**What is required:** Quote the entries below from the line with "wrist, upper_arm_angle +" through the line with "obj.data.transform(world)", both ends included, and only those lines.

**Record excerpts:**
++++++++
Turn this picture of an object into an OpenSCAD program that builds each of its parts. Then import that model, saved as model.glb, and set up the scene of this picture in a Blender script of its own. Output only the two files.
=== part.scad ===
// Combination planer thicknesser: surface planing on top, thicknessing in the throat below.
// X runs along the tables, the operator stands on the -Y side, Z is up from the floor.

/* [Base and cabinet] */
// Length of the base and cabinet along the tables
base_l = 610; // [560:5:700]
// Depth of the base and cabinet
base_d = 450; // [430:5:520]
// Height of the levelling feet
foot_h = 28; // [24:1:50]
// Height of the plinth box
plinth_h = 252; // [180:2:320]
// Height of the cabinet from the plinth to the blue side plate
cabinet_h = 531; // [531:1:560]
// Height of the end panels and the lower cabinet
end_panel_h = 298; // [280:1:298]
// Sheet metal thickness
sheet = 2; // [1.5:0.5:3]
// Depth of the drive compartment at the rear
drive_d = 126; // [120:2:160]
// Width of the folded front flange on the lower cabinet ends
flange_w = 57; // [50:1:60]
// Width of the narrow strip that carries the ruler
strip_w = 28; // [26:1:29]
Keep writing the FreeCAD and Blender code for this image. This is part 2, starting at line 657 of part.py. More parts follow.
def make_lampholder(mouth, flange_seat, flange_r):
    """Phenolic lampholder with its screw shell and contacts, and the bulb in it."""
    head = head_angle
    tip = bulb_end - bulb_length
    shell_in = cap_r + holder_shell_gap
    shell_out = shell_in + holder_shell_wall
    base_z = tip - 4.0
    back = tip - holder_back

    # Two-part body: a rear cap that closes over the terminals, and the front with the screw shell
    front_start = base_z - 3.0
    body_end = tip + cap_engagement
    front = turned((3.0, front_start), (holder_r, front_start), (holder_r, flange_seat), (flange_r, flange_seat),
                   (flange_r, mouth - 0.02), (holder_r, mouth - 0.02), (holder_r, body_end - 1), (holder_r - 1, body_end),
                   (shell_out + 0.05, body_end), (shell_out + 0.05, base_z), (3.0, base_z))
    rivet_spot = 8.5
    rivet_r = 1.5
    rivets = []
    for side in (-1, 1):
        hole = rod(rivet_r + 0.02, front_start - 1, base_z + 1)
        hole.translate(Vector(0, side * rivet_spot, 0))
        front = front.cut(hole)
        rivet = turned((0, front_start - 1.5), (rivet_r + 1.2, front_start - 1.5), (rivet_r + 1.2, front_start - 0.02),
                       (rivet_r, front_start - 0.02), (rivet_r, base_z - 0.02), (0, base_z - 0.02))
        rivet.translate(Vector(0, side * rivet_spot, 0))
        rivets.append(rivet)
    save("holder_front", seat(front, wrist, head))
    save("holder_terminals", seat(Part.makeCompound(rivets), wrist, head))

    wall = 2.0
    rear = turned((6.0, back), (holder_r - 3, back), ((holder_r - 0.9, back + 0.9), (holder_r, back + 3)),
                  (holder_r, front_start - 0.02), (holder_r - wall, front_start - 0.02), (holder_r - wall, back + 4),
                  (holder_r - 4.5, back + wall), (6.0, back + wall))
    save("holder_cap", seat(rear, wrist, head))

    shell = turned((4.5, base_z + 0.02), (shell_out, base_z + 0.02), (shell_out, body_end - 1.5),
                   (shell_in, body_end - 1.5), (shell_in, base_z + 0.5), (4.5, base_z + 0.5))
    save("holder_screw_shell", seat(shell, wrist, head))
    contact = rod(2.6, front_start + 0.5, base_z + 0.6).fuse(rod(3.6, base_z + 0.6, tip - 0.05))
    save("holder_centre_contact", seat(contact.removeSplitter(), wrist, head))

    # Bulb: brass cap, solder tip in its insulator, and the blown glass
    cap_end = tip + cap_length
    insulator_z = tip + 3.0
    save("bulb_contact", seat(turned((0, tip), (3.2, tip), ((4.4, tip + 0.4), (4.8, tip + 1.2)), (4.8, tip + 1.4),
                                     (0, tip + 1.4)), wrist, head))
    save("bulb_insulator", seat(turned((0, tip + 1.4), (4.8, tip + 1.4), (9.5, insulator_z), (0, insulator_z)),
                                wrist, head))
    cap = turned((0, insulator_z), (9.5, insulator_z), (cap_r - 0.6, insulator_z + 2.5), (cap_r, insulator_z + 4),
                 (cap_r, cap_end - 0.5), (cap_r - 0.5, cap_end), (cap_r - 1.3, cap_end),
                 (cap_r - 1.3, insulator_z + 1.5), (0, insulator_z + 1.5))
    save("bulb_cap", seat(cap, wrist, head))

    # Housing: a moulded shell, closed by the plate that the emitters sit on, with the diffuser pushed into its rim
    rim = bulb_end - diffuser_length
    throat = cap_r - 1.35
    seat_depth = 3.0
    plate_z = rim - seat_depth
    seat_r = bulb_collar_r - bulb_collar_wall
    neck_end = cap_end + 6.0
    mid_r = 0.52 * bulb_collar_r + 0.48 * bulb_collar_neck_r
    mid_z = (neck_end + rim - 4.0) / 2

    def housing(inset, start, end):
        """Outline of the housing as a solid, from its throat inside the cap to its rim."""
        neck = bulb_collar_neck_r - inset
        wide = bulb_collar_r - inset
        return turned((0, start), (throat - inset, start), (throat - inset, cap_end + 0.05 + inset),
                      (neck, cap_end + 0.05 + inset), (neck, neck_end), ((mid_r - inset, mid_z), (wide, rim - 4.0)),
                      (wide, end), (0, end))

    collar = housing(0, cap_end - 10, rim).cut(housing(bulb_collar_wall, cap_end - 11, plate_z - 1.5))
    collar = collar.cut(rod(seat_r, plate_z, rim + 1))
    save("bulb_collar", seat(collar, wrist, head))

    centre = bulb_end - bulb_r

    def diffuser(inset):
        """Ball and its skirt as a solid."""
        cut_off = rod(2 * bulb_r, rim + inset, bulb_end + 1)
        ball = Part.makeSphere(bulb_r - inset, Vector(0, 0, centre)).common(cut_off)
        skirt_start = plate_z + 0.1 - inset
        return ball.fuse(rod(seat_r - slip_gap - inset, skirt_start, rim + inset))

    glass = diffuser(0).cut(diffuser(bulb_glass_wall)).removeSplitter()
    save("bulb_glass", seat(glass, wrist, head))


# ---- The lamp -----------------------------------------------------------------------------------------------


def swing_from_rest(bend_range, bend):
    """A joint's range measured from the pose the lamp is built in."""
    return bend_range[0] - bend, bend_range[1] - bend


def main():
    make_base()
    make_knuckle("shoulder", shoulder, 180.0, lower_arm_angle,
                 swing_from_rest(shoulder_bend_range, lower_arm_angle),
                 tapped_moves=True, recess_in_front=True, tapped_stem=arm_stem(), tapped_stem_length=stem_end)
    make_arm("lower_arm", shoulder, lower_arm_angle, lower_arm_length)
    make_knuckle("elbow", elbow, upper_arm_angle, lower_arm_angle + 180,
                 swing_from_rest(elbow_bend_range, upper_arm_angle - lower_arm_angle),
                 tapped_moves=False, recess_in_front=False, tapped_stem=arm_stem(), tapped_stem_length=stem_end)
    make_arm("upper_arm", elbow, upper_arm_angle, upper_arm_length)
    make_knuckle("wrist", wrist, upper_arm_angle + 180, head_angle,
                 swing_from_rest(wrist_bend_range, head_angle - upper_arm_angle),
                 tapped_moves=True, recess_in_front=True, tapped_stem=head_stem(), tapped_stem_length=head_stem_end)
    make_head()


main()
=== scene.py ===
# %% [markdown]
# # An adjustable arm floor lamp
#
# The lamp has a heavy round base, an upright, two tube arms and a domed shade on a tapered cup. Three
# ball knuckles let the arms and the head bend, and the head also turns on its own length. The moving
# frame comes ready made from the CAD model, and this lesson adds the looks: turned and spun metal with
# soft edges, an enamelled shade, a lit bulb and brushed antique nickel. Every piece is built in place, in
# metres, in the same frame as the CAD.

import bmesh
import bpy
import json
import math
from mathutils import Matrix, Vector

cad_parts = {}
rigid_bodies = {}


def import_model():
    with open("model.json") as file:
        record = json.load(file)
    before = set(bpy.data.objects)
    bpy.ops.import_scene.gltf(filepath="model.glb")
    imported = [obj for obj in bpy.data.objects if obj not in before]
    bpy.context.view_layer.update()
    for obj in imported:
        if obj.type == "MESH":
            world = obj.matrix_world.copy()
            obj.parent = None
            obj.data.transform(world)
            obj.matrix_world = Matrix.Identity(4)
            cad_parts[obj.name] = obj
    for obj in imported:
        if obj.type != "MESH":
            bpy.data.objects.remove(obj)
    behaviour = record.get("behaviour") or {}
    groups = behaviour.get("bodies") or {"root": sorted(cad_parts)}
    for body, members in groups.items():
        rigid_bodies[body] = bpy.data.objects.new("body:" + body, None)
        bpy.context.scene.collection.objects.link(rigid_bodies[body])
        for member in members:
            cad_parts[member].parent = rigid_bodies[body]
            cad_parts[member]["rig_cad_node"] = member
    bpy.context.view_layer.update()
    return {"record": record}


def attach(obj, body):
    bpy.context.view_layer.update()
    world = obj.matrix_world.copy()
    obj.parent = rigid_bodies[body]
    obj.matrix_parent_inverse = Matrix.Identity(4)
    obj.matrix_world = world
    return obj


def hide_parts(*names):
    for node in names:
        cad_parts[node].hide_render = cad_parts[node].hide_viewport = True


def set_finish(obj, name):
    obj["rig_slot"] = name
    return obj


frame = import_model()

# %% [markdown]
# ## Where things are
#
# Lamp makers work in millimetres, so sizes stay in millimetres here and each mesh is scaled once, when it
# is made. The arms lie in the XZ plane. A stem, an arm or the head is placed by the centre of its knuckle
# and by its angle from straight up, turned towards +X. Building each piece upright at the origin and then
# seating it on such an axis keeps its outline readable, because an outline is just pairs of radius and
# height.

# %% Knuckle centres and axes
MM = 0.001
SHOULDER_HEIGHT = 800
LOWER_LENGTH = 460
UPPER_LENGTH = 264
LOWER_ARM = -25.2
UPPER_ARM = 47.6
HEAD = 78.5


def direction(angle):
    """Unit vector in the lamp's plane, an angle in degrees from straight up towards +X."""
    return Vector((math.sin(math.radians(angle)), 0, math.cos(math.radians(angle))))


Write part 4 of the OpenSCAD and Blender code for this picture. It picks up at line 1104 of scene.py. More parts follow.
++++++++
**Complete output:**
    make_knuckle("wrist", wrist, upper_arm_angle + 180, head_angle,
                 swing_from_rest(wrist_bend_range, head_angle - upper_arm_angle),
                 tapped_moves=True, recess_in_front=True, tapped_stem=head_stem(), tapped_stem_length=head_stem_end)
    make_head()


main()
=== scene.py ===
# %% [markdown]
# # An adjustable arm floor lamp
#
# The lamp has a heavy round base, an upright, two tube arms and a domed shade on a tapered cup. Three
# ball knuckles let the arms and the head bend, and the head also turns on its own length. The moving
# frame comes ready made from the CAD model, and this lesson adds the looks: turned and spun metal with
# soft edges, an enamelled shade, a lit bulb and brushed antique nickel. Every piece is built in place, in
# metres, in the same frame as the CAD.

import bmesh
import bpy
import json
import math
from mathutils import Matrix, Vector

cad_parts = {}
rigid_bodies = {}


def import_model():
    with open("model.json") as file:
        record = json.load(file)
    before = set(bpy.data.objects)
    bpy.ops.import_scene.gltf(filepath="model.glb")
    imported = [obj for obj in bpy.data.objects if obj not in before]
    bpy.context.view_layer.update()
    for obj in imported:
        if obj.type == "MESH":
            world = obj.matrix_world.copy()
            obj.parent = None
            obj.data.transform(world)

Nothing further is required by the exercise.